The Talented Mr. Pielke.
Seriously! This in spite of the fact that after using it several times, I gave him the link:
And yes, as cinephiles know, The Talented Mr. Pielke is a too-apt moniker for Roger, Jr.
Ripley, of course, is a man “with a talent to survive by doing whatever is required,” which includes murder, lying, and pretending to be someone else. Yes, his entire life is a lie. That’s his talent.
That’s the cute new nickname Roger Pielke, Jr. likes.
[Note: I’m now inclined to think plain old “denier” is a better moniker for both Pielke and his father. Still, they both pretend to be people who accept climate science, even while they murder it, so in that respect, they are the Talented Mr. Pielkes.]
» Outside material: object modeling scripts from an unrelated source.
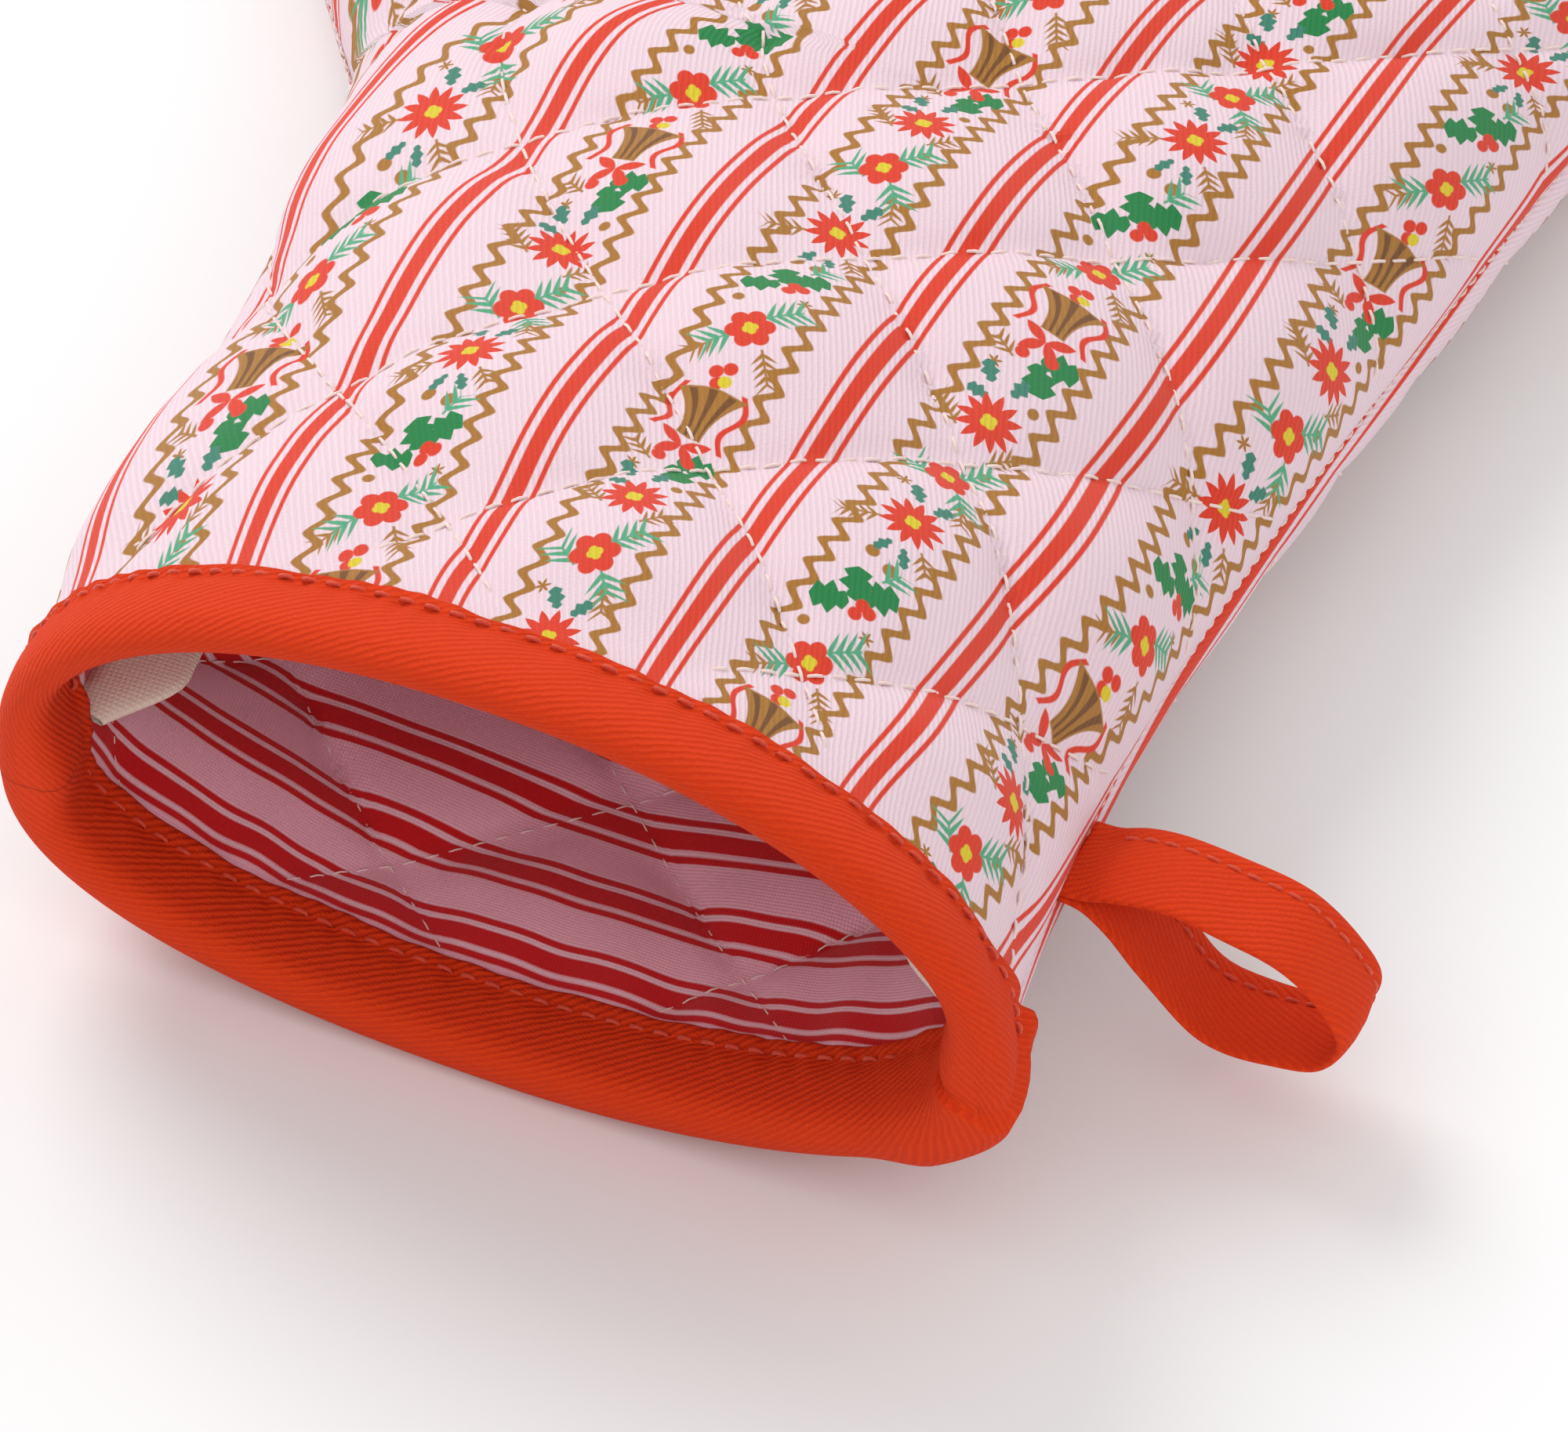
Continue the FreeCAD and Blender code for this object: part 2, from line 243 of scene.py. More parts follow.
class Panel:
    """One quilted half of the mitt as a sheet: places, pattern coordinates and faces."""

    def __init__(self, front):
        self.front = front
        self.power = FRONT_POWER if front else BACK_POWER
        columns = int(ROW_LENGTH / GRID)
        straight = np.arange(0, TIP_START, GRID)
        tip = LENGTH - (LENGTH - TIP_START) * (1 - np.sin(np.linspace(0, math.pi / 2, int(TIP_ARC / GRID))))
        self.rows = np.concatenate([straight, tip[1:]])
        self.base = np.where((self.rows >= BASE_FIRST) & (self.rows <= BASE_LAST))[0]
        points, coords = self.hand(columns)
        hand_count = len(self.rows) * columns
        self.columns = columns
        thumb_points, thumb_coords, thumb_rows = self.thumb(points, coords)
        self.points = np.concatenate([points.reshape(-1, 3), thumb_points.reshape(-1, 3)])
        self.coords = np.concatenate([coords.reshape(-1, 2), thumb_coords.reshape(-1, 2)])
        self.along = self.coords[:, 1].copy()
        if front:
            self.coords += drift(*self.coords.T)
        self.faces = self.make_faces(hand_count, thumb_rows)
        self.neighbours = edges_of(self.faces)
        self.edge = self.border()
        self.smooth_joint()
        self.from_edge = self.edge_distance()
        self.normals = normals_of(self.points, self.faces)
        level = self.normals * (1, 1, 0)
        level /= np.maximum(np.linalg.norm(level, axis=1, keepdims=True), 1e-6)
        share = np.exp(-self.from_edge / 1.5)[:, None]
        self.normals = self.normals * (1 - share) + level * share

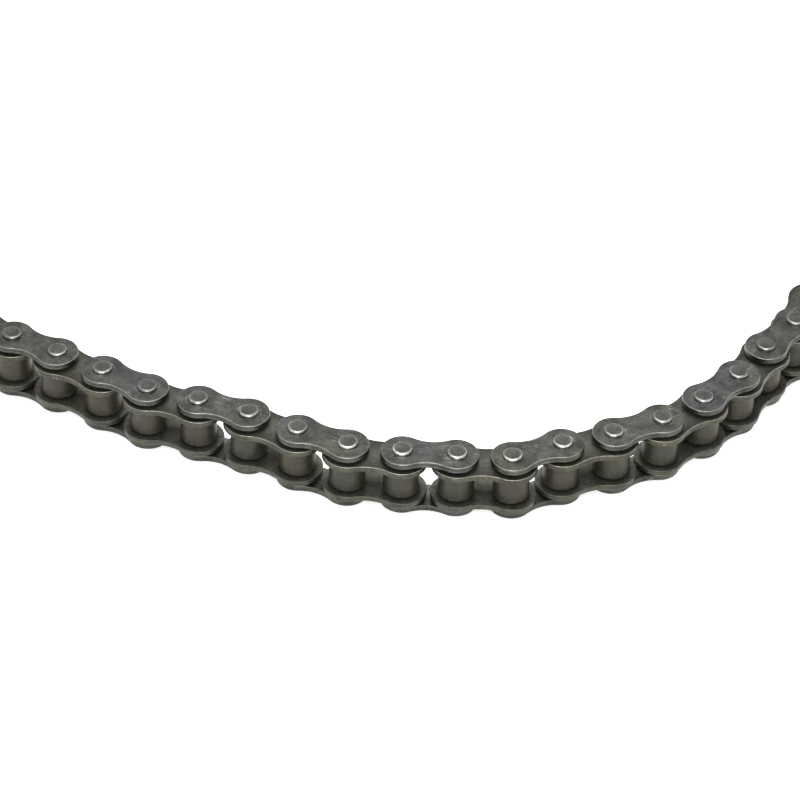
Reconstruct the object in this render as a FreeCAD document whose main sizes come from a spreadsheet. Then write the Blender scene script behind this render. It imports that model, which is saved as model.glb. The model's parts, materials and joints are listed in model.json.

No wonder “Prometheus” died.
One final ironic note on references missed by deniers. Prometheus, of course, famously “stole fire from Zeus and gave it to mortals.” If by modern fire, one means global warming — that human-caused amplifier of wildfires, heatwaves, and scorching droughts (created primarily by the burning of fossil fuels) — the “hell” in Hell and High Water, then the blog’s name, was more apt than Pielke realized.
And that’s why I love the blogosphere — in a Stanley Kubrick sort of way.